The program is distributed in the US by Public Radio International, on Sirius/XM satellite radio and can be streamed on-demand from the Riverwalk Jazz website. You can also drop in on a continuous stream of shows at the Stanford Archive of Recorded Sound.

To his dismay, his handsome good looks made Artie a matinee idol. Bobby-soxers screamed and begged for his autograph. But Shaw was an unwilling superstar. He was so ill-suited to fame that success drove him into early retirement. Before he finally left the music business for good in 1954, he’d turned his back on it several times, only to return and challenge his fans with yet more creative re-inventions of his music.

There are glimpses of his perfectionism in rare interviews he’s given over time.
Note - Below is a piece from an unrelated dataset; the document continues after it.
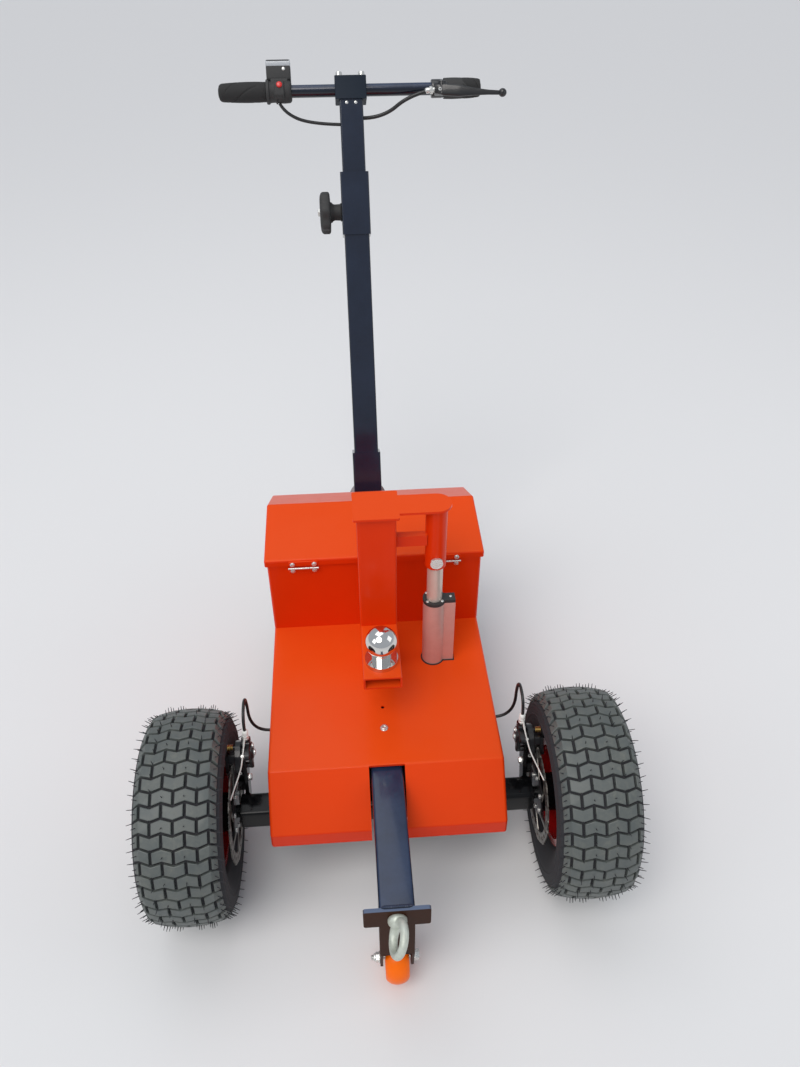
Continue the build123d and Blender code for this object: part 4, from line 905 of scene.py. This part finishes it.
def grip_sleeve(low, high, radius=16.5):
    """Soft grip: round outer end, widest past its middle, with curved slanting grooves as narrow waves."""
    t, turn = np.linspace(0, 1, 110)[:, None], even_turn(80)[None, :]
    swell = radius * (0.88 + 0.2 * np.sin(pi * np.clip(t * 0.62 + 0.08, 0, 1)))
    swell = swell * (0.62 + 0.38 * np.sqrt(1 - np.clip(1 - t / 0.09, 0, 1) ** 2))
    slant = np.abs(np.sin(1.5 * turn + 5.5 * t + 1.3 * np.sin(3 * t)))
    cut = np.clip(1 - slant / 0.17, 0, 1) ** 0.7 * np.clip((t - 0.12) / 0.05, 0, 1)
    cut = cut * np.clip((0.86 - t) / 0.05, 0, 1)
    rings = 0.25 * np.clip(np.sin(t * 2 * pi * 26), 0, 1) * np.clip((t - 0.88) / 0.02, 0, 1)
    out = (swell - 1.5 * cut - rings)[..., None]
    along = (low + (high - low) * t)[..., None]
    round_bar = np.cos(turn)[..., None] * OFF_MAST + np.sin(turn)[..., None] * UP_MAST
    grid = BAR + MM * (along * ACROSS + out * round_bar)
    # Rounded end face: the first ring drawn in twice, a little further out
    start, outward = BAR + MM * low * ACROSS, np.sign(low - high) * MM * ACROSS
    ends = [start + part * (grid[:1] - start) + on * outward for part, on in ((0.25, 1.2), (0.8, 0.8))]
    return skin(np.concatenate((*ends, grid)))


def around_bar(profile, count=48):
    """Surface round the handlebar through (x, radius) pairs."""
    return spun(profile, BAR, ACROSS, count, hint=UP_MAST)


def across_bar(outline, steps):
    """Outline in the plane of (off, up) from the handlebar, carried along x through (x, inset) steps."""
    return prism(outline, steps, BAR, ACROSS, OFF_MAST, UP_MAST)


def throttle():
    """Left side: grip, throttle housing with its charge display and red button."""
    make("left_grip_sleeve", "mast_top", [grip_sleeve(-245, -158)], "grip", ("throttle_grip",), sharp=60)
    shell = (
        (-157, 15.5), (-157, 20.6), (-155.8, 21.4), (-152, 21.4), (-151.2, 20.4), (-150.4, 19.2), (-148, 18.6),
        (-141, 18.4), (-139, 19.4), (-124, 20.2), (-114, 19.6), (-111.4, 18), (-110, 15.5),
    )
    ring = ((-139.6, 18.0), (-139.6, 20.9), (-138.8, 21.2), (-137.8, 21.2), (-137, 20.9), (-137, 18.0))
    panel = (-154.8, 1.6), (-153.6, 0.3), (-151, 0), (-114, 0), (-111.6, 0.3), (-110.4, 1.6)
    foot = softened(((-14, 8), (14, 8), (12, 24), (-12, 24)), 3)
    switch_body = softened(((-23.4, -12), (-10, -17), (-8, 14), (-18, 15), (-23.6, 9)), 3.5)
    case = [
        around_bar(shell),
        around_bar(ring, 40),
        across_bar(rounded(26, 36, 5) + (0, 35), panel),
        across_bar(foot, chamfered(-148, -116, 1)),
        across_bar(switch_body, ((-141, 1.4), (-139.4, 0), (-124.4, 0), (-123, 1.4))),
    ]
    make("throttle_case", "mast_top", case, "plastic", ("throttle_housing",), sharp=40)
    window = softened(((-13.35, 41), (13.35, 41), (13.35, 49), (8.5, 53.4), (-8.5, 53.4), (-13.35, 49)), 1.2)
    make("charge_display", "mast_top", [across_bar(window, chamfered(-155, -110.2, 0.8))], "pale")
    button = ((0, 5.4), (1.6, 5.4), (2.6, 4.6), (3.1, 3.0), (3.2, 0.4))
    red = [spun(button, bar_point(-131.5, -22.6, 6.5), -OFF_MAST + 0.25 * UP_MAST, 28)]
    make("throttle_button", "mast_top", red, "button")
    screws = [pan_screw(bar_point(-122.5, -13.0, 36), -OFF_MAST, 3.2, 1.4)]
    screws += [pan_screw(bar_point(x, 19.2, 5), OFF_MAST, 2.0, 1.2) for x in (-146, -120)]
    make("housing_screws", "mast_top", screws, "zinc")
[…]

Speaking with writer Gary Giddins in the early ‘90s, Artie Shaw talked about meeting classical violinist Jascha Heifetz backstage after a concert. Shaw thought that Heifetz gave an astounding performance and congratulated him. The violinist said, “Really? ‘I thought I was a little off.’”

Shaw remarked to Giddins: “I realized that Heifetz was aiming at 100. He probably hit 94 regularly, so that night he only hit 93 and it bothered him. There’s not much difference but he can hear it. It’s the same with the clarinet. If you really play honestly, if you’re cursed with that, and you take even one day off, then you can’t hit 94. That’s why I quit.”

Artie Shaw lived for fifty years after leaving the music business. He took up writing and published a well-regarded memoir, The Trouble with Cinderella, and the novel I Love You, I Hate You, Drop Dead. Though he was a man with a variety of strong interests, from writing and painting to figure skating and sharpshooting, there is no doubt that Artie Shaw will be remembered for the music he created at the height of his powers, between the late 1930s and early ’50s.